The Anacostia riverbed is now so overlain with centuries of agricultural runoff, sewage buildup, and other debris that Ms. Tucker is forced to write, "Today, you can walk across almost any part of the 8.5-mile Anacostia, as most of it is five feet deep or less, choked by silt and pollution."

Now, though, we paradoxically find that the only way we can restore the Anacostia to its former health and glory is to apply governmental and institutional tools that only a European-derived democracy can muster.

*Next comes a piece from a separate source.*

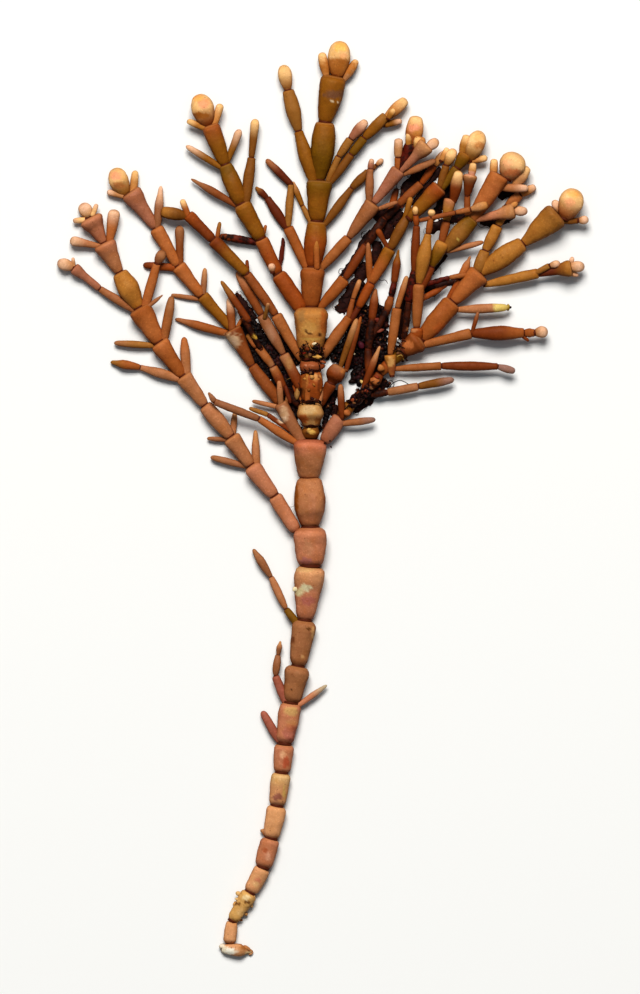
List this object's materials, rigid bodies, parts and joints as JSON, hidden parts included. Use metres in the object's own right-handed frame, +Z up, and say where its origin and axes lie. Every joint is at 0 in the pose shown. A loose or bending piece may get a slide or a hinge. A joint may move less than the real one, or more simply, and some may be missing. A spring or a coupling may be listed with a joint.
{
  "type": "dried coralline algae frond",
  "caption": "Dried, pressed frond of jointed coralline algae: a segmented limy stem that fans into feathery branches with round pale tips.",
  "frame": {"origin": "middle of the bounding box in plan, on the surface that the frond lies on", "axes": "+Y along the frond from the holdfast to the tips, +Z up out of the face that the picture shows, +X to the picture's right"},
  "size_m": [0.0266, 0.0458, 0.0015],
  "materials": {
    "terracotta_lime": "matte",
    "olive_lime": "matte",
    "russet_lime": "matte",
    "rose_lime": "matte"
  },
  "bodies": {
    "root": {"main_stem": "terracotta_lime", "left_low_branch": "terracotta_lime", "left_mid_branch": "russet_lime", "left_inner_branch": "terracotta_lime", "left_high_branch": "olive_lime", "main_axis": "olive_lime", "right_high_branch": "rose_lime", "right_inner_branch": "russet_lime", "right_mid_branch": "olive_lime", "right_low_branch": "russet_lime"}
  },
  "joints": []
}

We also need environmental advocacy groups — especially local ones like the Anacostia Watershed Society — to continue to put pressure on various components of federal, state, and local governments, including the U.S. military, to do the right thing. Again, that's something Ms. Tucker's article is telling us.

It's as though a culture that has long revolved around contention and conquest, rather than cooperation, came to these shores and contended with the native tribes, wiping many of them out. Meanwhile, they conquered the supposed chaos of nature. Result: a continuing cascade of environmental catastrophes. Now that same culture resorts to a litany of adversarial episodes — court cases, congressional hearings, political campaigns, etc. — as the only way to bring itself to heel.

How ironic. Yet there's a positive lesson here. The worst features of a culture can turn into its best characteristics.

There's no way America can ever go back to a lost, uncivilized past where humans live in complete harmony with nature, Indian-style.

So, to get back in harmony and balance, we have to find our own way. It has to be a process that does not undo the marvels of civilization. It has to respect the spirit of this photo from the wp article:



It's the Anacostia in one of its remaining clean, green settings ... crossed by a bridge for golf carts!